• Information supplied
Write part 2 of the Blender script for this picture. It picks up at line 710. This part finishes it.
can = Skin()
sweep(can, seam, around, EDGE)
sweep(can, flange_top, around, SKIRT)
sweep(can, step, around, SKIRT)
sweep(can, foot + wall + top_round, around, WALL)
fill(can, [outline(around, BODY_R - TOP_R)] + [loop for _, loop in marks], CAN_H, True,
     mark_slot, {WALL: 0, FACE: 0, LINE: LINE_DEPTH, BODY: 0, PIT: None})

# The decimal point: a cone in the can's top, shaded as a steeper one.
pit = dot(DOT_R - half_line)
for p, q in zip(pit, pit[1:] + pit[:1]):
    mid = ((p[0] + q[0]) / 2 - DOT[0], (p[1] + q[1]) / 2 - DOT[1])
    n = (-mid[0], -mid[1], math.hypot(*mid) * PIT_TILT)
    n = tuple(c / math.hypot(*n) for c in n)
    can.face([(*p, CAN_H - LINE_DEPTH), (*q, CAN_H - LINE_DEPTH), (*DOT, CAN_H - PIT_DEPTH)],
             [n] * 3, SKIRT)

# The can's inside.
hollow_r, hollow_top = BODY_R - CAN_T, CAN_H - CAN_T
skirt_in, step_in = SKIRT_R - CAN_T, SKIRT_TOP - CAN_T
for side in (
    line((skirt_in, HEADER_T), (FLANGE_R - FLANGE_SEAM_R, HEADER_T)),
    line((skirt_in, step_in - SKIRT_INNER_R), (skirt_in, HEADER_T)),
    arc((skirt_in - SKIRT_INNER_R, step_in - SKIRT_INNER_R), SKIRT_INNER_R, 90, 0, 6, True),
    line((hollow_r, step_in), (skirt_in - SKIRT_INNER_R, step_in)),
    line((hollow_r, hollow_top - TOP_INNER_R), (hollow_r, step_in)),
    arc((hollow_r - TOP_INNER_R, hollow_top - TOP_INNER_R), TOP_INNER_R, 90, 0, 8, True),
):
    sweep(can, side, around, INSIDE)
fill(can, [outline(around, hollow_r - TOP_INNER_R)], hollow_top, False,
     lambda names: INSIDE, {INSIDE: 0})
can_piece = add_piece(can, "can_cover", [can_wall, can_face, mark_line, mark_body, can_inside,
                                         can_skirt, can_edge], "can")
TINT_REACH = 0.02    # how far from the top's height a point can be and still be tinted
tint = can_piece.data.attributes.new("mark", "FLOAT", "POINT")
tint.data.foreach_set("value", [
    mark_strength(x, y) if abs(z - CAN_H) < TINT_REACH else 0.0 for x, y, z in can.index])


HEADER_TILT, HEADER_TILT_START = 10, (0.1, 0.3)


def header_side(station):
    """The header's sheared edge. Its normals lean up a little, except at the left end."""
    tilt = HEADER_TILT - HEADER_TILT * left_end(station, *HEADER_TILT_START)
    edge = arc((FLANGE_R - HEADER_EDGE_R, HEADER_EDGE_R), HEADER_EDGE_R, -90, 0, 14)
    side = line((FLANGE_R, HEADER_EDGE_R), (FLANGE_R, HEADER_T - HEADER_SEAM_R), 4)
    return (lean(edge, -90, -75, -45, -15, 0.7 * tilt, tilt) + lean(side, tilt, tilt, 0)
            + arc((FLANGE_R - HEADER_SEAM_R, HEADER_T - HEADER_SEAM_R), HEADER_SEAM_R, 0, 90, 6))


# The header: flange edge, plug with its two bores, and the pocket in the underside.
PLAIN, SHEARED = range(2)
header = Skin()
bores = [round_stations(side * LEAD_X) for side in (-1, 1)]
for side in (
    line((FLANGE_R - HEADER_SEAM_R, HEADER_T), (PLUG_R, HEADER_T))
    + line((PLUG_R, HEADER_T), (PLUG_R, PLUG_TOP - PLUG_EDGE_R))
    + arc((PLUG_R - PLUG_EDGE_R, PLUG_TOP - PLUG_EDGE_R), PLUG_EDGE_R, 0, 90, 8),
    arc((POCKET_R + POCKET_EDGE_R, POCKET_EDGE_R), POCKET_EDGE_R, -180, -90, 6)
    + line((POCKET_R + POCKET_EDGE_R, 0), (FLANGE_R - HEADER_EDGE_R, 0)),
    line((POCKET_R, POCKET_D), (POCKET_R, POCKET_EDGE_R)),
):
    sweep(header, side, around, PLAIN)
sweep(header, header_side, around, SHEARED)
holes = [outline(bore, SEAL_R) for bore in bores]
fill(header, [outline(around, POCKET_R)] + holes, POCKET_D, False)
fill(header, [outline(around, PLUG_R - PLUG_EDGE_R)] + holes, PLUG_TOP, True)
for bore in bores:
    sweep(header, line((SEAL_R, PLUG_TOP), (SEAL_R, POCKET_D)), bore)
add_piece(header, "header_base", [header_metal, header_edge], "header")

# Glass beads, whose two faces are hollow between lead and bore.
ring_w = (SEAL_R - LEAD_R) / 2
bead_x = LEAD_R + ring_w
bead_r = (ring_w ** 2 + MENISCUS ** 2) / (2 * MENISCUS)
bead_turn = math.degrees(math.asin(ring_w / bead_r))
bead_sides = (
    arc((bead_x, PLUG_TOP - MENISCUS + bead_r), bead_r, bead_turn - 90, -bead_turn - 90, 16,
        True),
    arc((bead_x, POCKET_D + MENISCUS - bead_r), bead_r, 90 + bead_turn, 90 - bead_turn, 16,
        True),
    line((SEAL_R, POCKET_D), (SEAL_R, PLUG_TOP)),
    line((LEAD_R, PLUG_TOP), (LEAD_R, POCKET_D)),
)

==

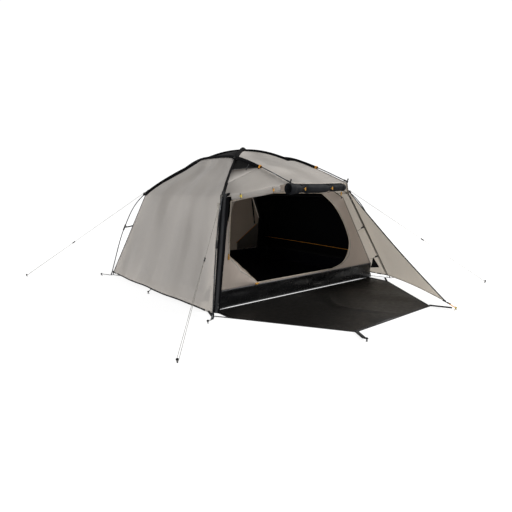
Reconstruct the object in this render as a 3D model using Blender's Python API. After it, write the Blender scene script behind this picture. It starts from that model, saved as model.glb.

---

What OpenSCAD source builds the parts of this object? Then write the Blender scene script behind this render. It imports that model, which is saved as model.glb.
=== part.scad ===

• Directive
Begin at the line containing "Write part 2", end at the line containing "[n] * 3, SKIRT)", and reproduce every line in that range exactly, both ends included.

• Final answer
Write part 2 of the Blender script for this picture. It picks up at line 710. This part finishes it.
can = Skin()
sweep(can, seam, around, EDGE)
sweep(can, flange_top, around, SKIRT)
sweep(can, step, around, SKIRT)
sweep(can, foot + wall + top_round, around, WALL)
fill(can, [outline(around, BODY_R - TOP_R)] + [loop for _, loop in marks], CAN_H, True,
     mark_slot, {WALL: 0, FACE: 0, LINE: LINE_DEPTH, BODY: 0, PIT: None})

# The decimal point: a cone in the can's top, shaded as a steeper one.
pit = dot(DOT_R - half_line)
for p, q in zip(pit, pit[1:] + pit[:1]):
    mid = ((p[0] + q[0]) / 2 - DOT[0], (p[1] + q[1]) / 2 - DOT[1])
    n = (-mid[0], -mid[1], math.hypot(*mid) * PIT_TILT)
    n = tuple(c / math.hypot(*n) for c in n)
    can.face([(*p, CAN_H - LINE_DEPTH), (*q, CAN_H - LINE_DEPTH), (*DOT, CAN_H - PIT_DEPTH)],
             [n] * 3, SKIRT)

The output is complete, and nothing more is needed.